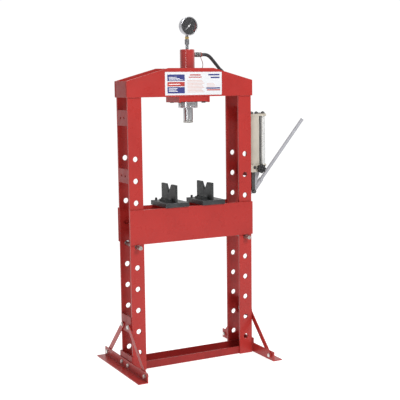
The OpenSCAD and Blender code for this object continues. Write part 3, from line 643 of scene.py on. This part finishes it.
def add_data_plate():
    """A plain data plate: white film, ink blocks and rules, no words."""
    low, high, _ = box_of("label_plate")
    front = low.y
    width, height = high.x - low.x, high.z - low.z
    shape = merged_copy("label_plate")
    corners = [e for e in shape.edges
               if abs(e.verts[0].co.y - e.verts[1].co.y) > 0.0005 * 0.9]
    bevel(shape, corners, 3.0 * MM, 5)
    stand("data_plate", shape, label_white, "frame", ("label_plate",), weighted=False)

    def patch(shape, left, bottom, wide, tall, lift=0.05):
        made = bmesh.ops.create_cube(shape, size=1.0)
        middle = Vector((low.x + (left + wide / 2) * width, front - lift * MM * 0.5,
                         low.z + (bottom + tall / 2) * height))
        bmesh.ops.scale(shape, verts=made["verts"],
                        vec=(wide * width, lift * MM, tall * height))
        bmesh.ops.translate(shape, verts=made["verts"], vec=middle)

    shape = bmesh.new()
    patch(shape, 0.04, 0.61, 0.30, 0.28)
    patch(shape, 0.04, 0.08, 0.30, 0.27)
    patch(shape, 0.76, 0.84, 0.20, 0.065)
    patch(shape, 0.80, 0.72, 0.16, 0.065)
    patch(shape, 0.72, 0.26, 0.25, 0.060)
    stand("data_plate_blue_ink", shape, label_blue, "frame", weighted=False)
    shape = bmesh.new()
    patch(shape, 0.04, 0.38, 0.30, 0.19)
    patch(shape, 0.43, 0.84, 0.19, 0.050)
    patch(shape, 0.41, 0.75, 0.23, 0.040)
    patch(shape, 0.73, 0.185, 0.24, 0.050)
    stand("data_plate_red_ink", shape, label_red, "frame", weighted=False)
    shape = bmesh.new()
    for row in range(9):
        patch(shape, 0.385, 0.12 + row * 0.062, 0.30 - 0.02 * (row % 3), 0.024)
    for row in range(3):
        patch(shape, 0.73, 0.36 + row * 0.06, 0.17 - 0.02 * row, 0.018)
    stand("data_plate_fine_rules", shape, label_pale, "frame", weighted=False)
    shape = bmesh.new()
    for row in range(3):
        patch(shape, 0.065, 0.16 + row * 0.055, 0.15 - 0.03 * (row % 2), 0.022, 0.10)
        patch(shape, 0.065, 0.65 + row * 0.055, 0.24 - 0.05 * row, 0.020, 0.10)
    patch(shape, 0.065, 0.455, 0.20, 0.030, 0.10)
    stand("data_plate_light_rules", shape, white_print, "frame",
          weighted=False)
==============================
* [Written request]
Set down the listing above in full, please, exactly as it appears.

* [Exercise output]
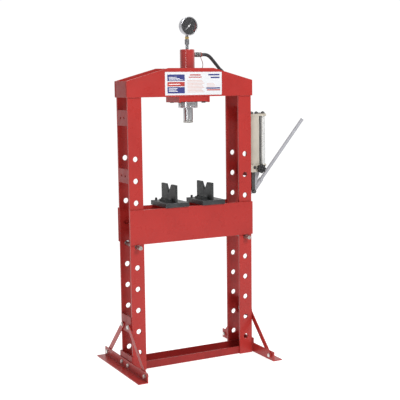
The OpenSCAD and Blender code for this object continues. Write part 3, from line 643 of scene.py on. This part finishes it.
def add_data_plate():
    """A plain data plate: white film, ink blocks and rules, no words."""
    low, high, _ = box_of("label_plate")
    front = low.y
    width, height = high.x - low.x, high.z - low.z
    shape = merged_copy("label_plate")
    corners = [e for e in shape.edges
               if abs(e.verts[0].co.y - e.verts[1].co.y) > 0.0005 * 0.9]
    bevel(shape, corners, 3.0 * MM, 5)
    stand("data_plate", shape, label_white, "frame", ("label_plate",), weighted=False)

    def patch(shape, left, bottom, wide, tall, lift=0.05):
        made = bmesh.ops.create_cube(shape, size=1.0)
        middle = Vector((low.x + (left + wide / 2) * width, front - lift * MM * 0.5,
                         low.z + (bottom + tall / 2) * height))
        bmesh.ops.scale(shape, verts=made["verts"],
                        vec=(wide * width, lift * MM, tall * height))
        bmesh.ops.translate(shape, verts=made["verts"], vec=middle)

    shape = bmesh.new()
    patch(shape, 0.04, 0.61, 0.30, 0.28)
    patch(shape, 0.04, 0.08, 0.30, 0.27)
    patch(shape, 0.76, 0.84, 0.20, 0.065)
    patch(shape, 0.80, 0.72, 0.16, 0.065)
    patch(shape, 0.72, 0.26, 0.25, 0.060)
    stand("data_plate_blue_ink", shape, label_blue, "frame", weighted=False)
    shape = bmesh.new()
    patch(shape, 0.04, 0.38, 0.30, 0.19)
    patch(shape, 0.43, 0.84, 0.19, 0.050)
    patch(shape, 0.41, 0.75, 0.23, 0.040)
    patch(shape, 0.73, 0.185, 0.24, 0.050)
    stand("data_plate_red_ink", shape, label_red, "frame", weighted=False)
    shape = bmesh.new()
    for row in range(9):
        patch(shape, 0.385, 0.12 + row * 0.062, 0.30 - 0.02 * (row % 3), 0.024)
    for row in range(3):
        patch(shape, 0.73, 0.36 + row * 0.06, 0.17 - 0.02 * row, 0.018)
    stand("data_plate_fine_rules", shape, label_pale, "frame", weighted=False)
    shape = bmesh.new()
    for row in range(3):
        patch(shape, 0.065, 0.16 + row * 0.055, 0.15 - 0.03 * (row % 2), 0.022, 0.10)
        patch(shape, 0.065, 0.65 + row * 0.055, 0.24 - 0.05 * row, 0.020, 0.10)
    patch(shape, 0.065, 0.455, 0.20, 0.030, 0.10)
    stand("data_plate_light_rules", shape, white_print, "frame",
          weighted=False)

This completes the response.